RECORDS TO PROCESS:
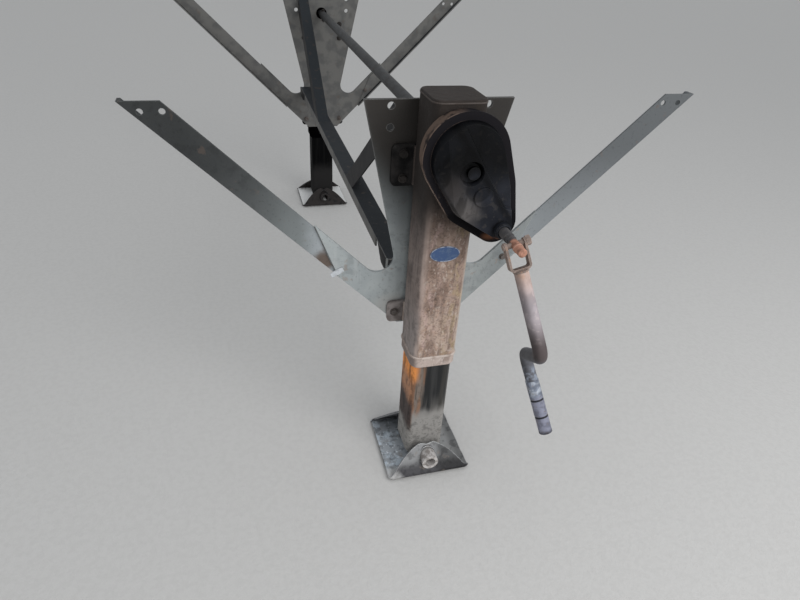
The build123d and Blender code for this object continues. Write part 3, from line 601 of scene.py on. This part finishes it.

* * *

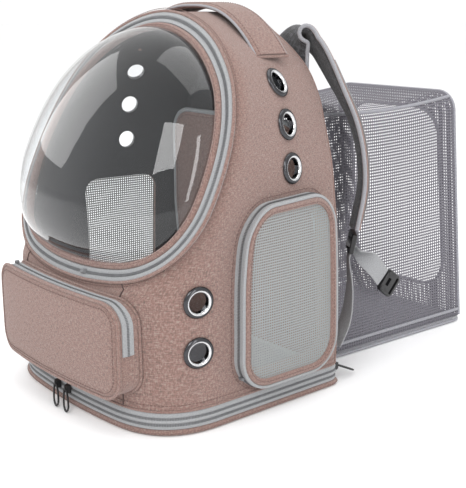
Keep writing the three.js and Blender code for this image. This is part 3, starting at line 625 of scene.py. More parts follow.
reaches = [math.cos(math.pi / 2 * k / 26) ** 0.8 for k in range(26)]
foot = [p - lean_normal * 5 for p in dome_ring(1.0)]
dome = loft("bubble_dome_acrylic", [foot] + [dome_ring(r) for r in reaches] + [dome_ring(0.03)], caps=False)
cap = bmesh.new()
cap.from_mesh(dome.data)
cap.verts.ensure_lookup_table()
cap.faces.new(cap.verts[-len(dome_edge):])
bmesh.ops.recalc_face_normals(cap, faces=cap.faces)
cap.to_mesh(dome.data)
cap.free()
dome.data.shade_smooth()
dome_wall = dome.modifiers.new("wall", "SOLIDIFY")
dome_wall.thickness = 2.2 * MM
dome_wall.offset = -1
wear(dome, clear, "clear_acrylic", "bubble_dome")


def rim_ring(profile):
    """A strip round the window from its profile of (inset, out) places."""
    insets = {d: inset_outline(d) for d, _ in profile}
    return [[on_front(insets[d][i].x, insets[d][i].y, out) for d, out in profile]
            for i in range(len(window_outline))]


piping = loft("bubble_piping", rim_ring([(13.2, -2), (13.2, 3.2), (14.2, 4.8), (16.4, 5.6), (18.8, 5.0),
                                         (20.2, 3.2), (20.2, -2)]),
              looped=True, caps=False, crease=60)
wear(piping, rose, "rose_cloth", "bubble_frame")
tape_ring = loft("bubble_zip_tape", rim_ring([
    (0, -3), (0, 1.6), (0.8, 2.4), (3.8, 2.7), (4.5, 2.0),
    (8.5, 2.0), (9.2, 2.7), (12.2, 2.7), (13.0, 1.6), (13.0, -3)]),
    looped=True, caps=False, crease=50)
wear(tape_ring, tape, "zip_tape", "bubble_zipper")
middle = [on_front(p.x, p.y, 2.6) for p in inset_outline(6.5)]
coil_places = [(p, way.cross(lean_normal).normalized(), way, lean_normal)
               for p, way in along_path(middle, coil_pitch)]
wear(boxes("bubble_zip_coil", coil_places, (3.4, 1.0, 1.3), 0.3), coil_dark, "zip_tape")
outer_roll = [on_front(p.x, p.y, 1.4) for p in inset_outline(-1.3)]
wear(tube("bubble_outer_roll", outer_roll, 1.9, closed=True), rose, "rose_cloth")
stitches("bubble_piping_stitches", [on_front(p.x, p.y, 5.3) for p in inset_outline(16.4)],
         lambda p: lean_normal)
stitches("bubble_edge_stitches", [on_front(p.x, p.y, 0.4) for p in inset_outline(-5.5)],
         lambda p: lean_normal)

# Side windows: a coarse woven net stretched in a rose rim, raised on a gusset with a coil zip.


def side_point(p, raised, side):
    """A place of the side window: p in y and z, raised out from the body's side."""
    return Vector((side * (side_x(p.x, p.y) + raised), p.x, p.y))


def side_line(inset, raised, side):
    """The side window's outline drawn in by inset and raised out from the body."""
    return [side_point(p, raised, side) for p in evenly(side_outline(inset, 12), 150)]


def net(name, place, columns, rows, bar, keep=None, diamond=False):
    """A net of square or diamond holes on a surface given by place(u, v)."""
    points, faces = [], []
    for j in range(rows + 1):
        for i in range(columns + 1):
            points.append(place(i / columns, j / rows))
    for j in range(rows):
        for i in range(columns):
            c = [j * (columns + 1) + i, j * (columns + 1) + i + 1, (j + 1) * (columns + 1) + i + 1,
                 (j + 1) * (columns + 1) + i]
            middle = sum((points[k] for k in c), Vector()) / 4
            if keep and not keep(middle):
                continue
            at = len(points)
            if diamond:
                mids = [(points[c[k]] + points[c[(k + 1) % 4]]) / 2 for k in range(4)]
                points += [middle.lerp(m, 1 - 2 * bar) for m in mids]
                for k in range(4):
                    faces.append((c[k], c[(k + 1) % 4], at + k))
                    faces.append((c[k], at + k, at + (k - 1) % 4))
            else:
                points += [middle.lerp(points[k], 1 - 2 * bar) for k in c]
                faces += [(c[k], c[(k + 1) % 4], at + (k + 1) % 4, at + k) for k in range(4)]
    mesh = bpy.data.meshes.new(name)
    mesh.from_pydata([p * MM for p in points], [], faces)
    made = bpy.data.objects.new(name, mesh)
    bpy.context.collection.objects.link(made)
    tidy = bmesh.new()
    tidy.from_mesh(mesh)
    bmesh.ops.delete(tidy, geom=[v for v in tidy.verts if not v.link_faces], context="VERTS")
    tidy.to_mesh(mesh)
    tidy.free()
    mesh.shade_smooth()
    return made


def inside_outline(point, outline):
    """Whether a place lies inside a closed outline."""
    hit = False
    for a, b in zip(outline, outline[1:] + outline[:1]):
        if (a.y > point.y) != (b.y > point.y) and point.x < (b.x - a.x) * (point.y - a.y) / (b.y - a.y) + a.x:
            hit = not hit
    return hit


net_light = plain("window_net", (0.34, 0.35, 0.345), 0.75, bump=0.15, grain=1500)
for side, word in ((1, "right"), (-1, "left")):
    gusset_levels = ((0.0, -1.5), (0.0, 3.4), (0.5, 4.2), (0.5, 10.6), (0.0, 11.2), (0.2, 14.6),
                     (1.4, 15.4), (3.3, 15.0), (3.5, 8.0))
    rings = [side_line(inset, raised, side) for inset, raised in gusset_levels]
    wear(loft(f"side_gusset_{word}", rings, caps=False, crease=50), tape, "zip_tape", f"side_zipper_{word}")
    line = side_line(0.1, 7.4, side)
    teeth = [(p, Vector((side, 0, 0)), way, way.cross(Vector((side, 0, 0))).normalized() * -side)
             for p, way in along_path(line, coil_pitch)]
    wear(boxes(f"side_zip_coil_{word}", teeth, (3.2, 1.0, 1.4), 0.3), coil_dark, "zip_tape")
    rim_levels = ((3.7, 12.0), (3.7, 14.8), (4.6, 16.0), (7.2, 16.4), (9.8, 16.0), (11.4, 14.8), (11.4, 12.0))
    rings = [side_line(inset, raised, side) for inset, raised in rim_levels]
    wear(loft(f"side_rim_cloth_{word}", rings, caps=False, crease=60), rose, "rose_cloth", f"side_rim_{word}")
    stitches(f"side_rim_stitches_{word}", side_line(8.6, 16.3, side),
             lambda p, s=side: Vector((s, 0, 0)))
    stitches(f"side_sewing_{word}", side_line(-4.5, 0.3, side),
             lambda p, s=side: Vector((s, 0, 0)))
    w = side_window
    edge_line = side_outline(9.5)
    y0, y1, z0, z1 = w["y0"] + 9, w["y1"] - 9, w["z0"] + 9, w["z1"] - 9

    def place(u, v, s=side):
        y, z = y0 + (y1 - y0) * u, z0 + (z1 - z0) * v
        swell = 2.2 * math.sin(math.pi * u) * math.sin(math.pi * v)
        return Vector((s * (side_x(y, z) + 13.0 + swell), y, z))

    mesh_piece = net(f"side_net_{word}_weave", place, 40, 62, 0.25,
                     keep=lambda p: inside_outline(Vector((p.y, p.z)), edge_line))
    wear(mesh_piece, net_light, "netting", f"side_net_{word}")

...

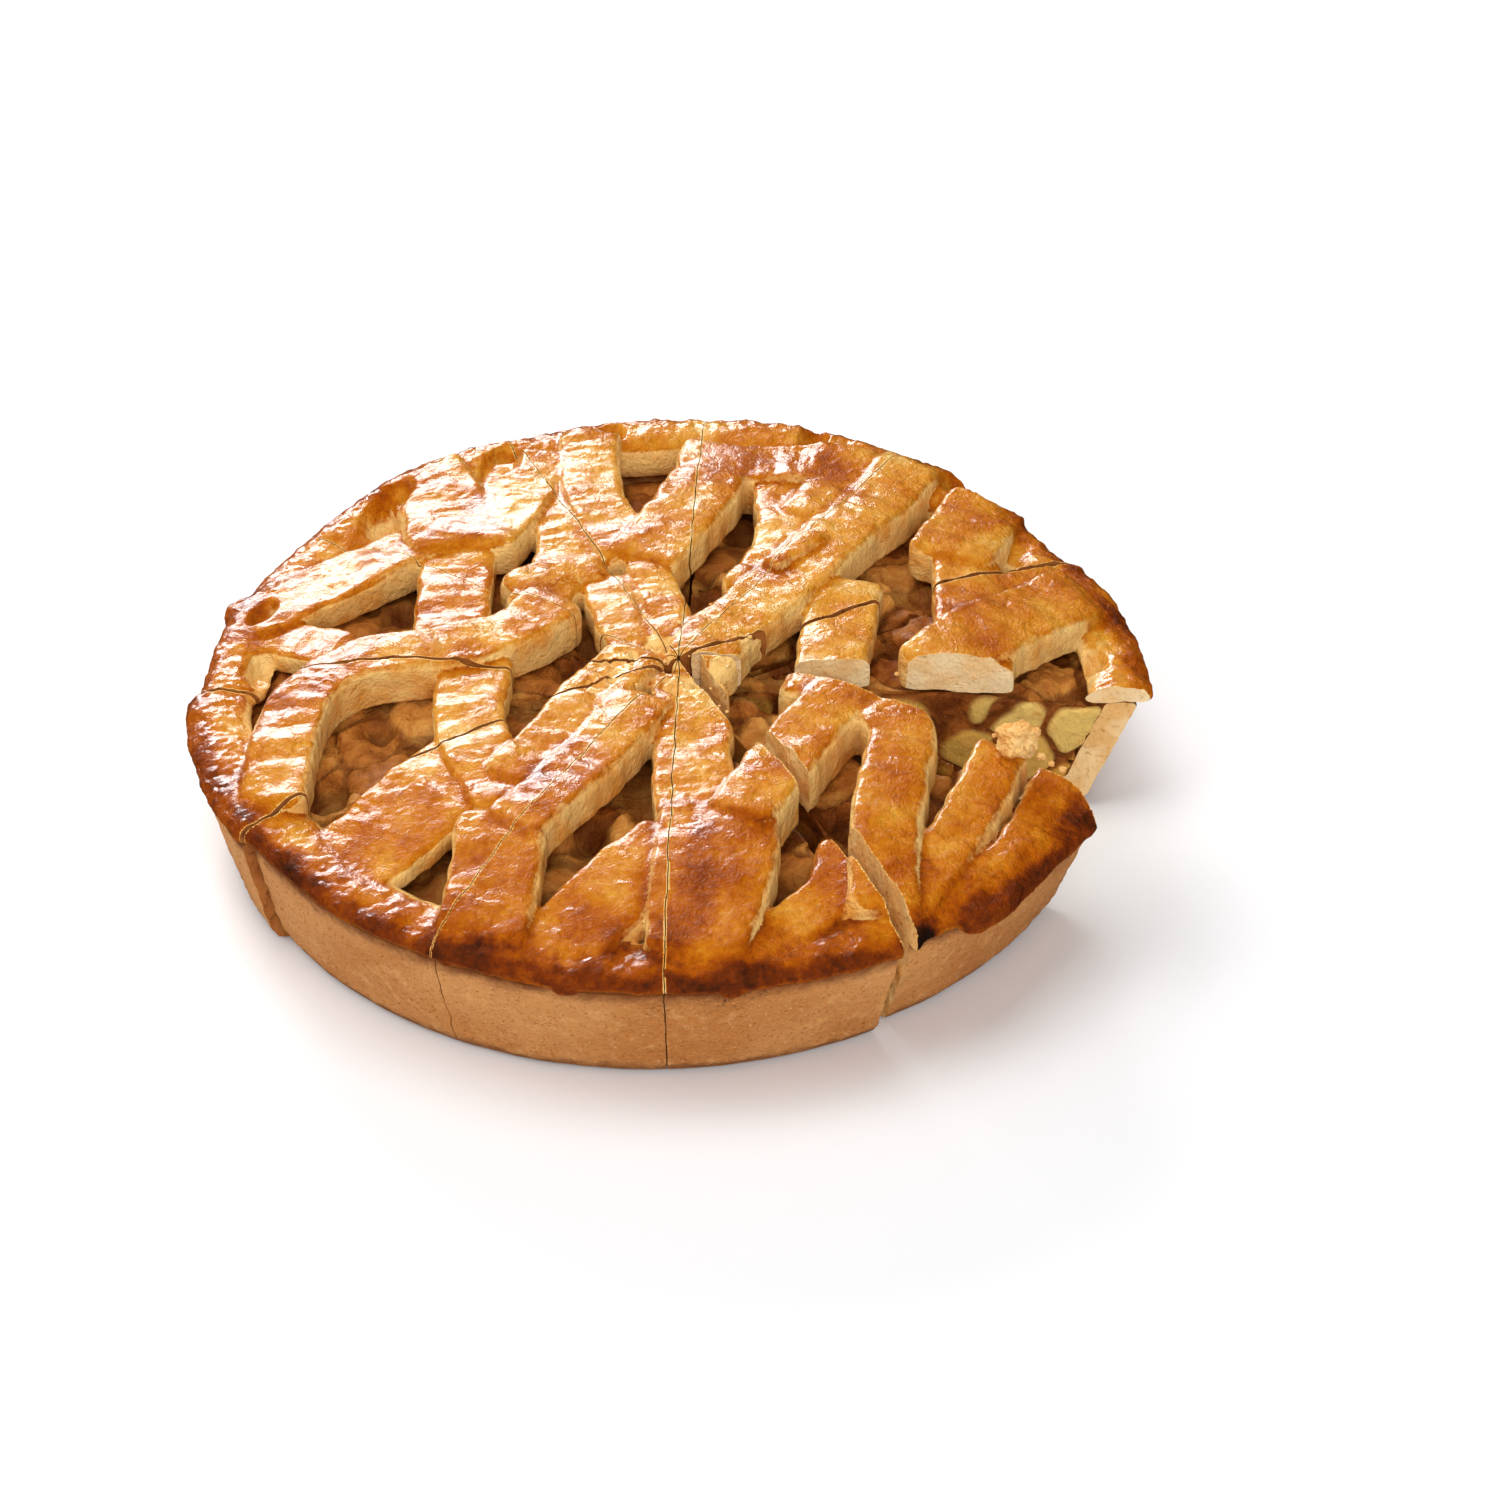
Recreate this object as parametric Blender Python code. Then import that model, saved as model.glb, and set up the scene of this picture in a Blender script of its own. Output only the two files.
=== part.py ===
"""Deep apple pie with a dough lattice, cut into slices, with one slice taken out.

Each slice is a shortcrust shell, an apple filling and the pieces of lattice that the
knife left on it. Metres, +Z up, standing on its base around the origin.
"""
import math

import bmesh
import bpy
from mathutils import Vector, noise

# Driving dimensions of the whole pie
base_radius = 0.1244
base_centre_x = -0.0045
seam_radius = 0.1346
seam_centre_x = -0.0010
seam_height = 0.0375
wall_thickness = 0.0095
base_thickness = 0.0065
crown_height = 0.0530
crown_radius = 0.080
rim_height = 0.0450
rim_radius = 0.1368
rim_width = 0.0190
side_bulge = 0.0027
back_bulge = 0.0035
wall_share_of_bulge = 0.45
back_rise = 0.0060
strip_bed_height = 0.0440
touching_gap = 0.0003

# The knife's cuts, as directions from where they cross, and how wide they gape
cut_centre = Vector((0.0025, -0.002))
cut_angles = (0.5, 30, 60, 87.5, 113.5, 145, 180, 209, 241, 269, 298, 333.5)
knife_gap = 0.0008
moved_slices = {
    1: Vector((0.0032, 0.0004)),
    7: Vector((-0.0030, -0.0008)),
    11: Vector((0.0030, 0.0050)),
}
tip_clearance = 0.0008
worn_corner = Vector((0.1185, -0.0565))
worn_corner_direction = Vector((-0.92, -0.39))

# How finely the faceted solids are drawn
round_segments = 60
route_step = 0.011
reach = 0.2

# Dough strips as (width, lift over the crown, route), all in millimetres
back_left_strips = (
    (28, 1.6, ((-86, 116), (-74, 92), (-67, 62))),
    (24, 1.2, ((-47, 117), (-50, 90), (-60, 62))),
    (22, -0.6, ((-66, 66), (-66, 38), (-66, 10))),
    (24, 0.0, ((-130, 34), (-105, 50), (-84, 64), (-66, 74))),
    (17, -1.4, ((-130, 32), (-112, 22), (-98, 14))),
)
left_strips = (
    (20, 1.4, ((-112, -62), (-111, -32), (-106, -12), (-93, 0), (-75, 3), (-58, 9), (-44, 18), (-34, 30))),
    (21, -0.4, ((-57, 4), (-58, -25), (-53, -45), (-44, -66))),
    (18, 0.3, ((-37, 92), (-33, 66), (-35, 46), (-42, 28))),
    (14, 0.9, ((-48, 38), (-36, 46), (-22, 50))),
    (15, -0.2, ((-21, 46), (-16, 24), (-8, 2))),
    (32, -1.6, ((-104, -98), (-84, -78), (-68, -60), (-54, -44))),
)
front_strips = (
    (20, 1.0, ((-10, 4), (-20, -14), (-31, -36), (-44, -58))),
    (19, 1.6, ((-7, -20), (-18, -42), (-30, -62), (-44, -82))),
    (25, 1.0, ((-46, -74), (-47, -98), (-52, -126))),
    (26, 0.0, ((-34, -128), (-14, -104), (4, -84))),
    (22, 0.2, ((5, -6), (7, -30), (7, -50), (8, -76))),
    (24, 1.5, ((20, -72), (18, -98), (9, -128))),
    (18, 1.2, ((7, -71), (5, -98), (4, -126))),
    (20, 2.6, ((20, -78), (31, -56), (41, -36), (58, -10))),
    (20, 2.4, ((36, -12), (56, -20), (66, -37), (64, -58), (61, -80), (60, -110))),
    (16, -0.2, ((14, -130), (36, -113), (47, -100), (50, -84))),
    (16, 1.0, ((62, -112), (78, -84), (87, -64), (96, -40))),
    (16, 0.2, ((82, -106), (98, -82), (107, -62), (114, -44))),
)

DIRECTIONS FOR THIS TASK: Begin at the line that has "Recreate this object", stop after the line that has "reach = 0.2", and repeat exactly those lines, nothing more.

THE SOLUTION:
Recreate this object as parametric Blender Python code. Then import that model, saved as model.glb, and set up the scene of this picture in a Blender script of its own. Output only the two files.
=== part.py ===
"""Deep apple pie with a dough lattice, cut into slices, with one slice taken out.

Each slice is a shortcrust shell, an apple filling and the pieces of lattice that the
knife left on it. Metres, +Z up, standing on its base around the origin.
"""
import math

import bmesh
import bpy
from mathutils import Vector, noise

# Driving dimensions of the whole pie
base_radius = 0.1244
base_centre_x = -0.0045
seam_radius = 0.1346
seam_centre_x = -0.0010
seam_height = 0.0375
wall_thickness = 0.0095
base_thickness = 0.0065
crown_height = 0.0530
crown_radius = 0.080
rim_height = 0.0450
rim_radius = 0.1368
rim_width = 0.0190
side_bulge = 0.0027
back_bulge = 0.0035
wall_share_of_bulge = 0.45
back_rise = 0.0060
strip_bed_height = 0.0440
touching_gap = 0.0003

# The knife's cuts, as directions from where they cross, and how wide they gape
cut_centre = Vector((0.0025, -0.002))
cut_angles = (0.5, 30, 60, 87.5, 113.5, 145, 180, 209, 241, 269, 298, 333.5)
knife_gap = 0.0008
moved_slices = {
    1: Vector((0.0032, 0.0004)),
    7: Vector((-0.0030, -0.0008)),
    11: Vector((0.0030, 0.0050)),
}
tip_clearance = 0.0008
worn_corner = Vector((0.1185, -0.0565))
worn_corner_direction = Vector((-0.92, -0.39))

# How finely the faceted solids are drawn
round_segments = 60
route_step = 0.011
reach = 0.2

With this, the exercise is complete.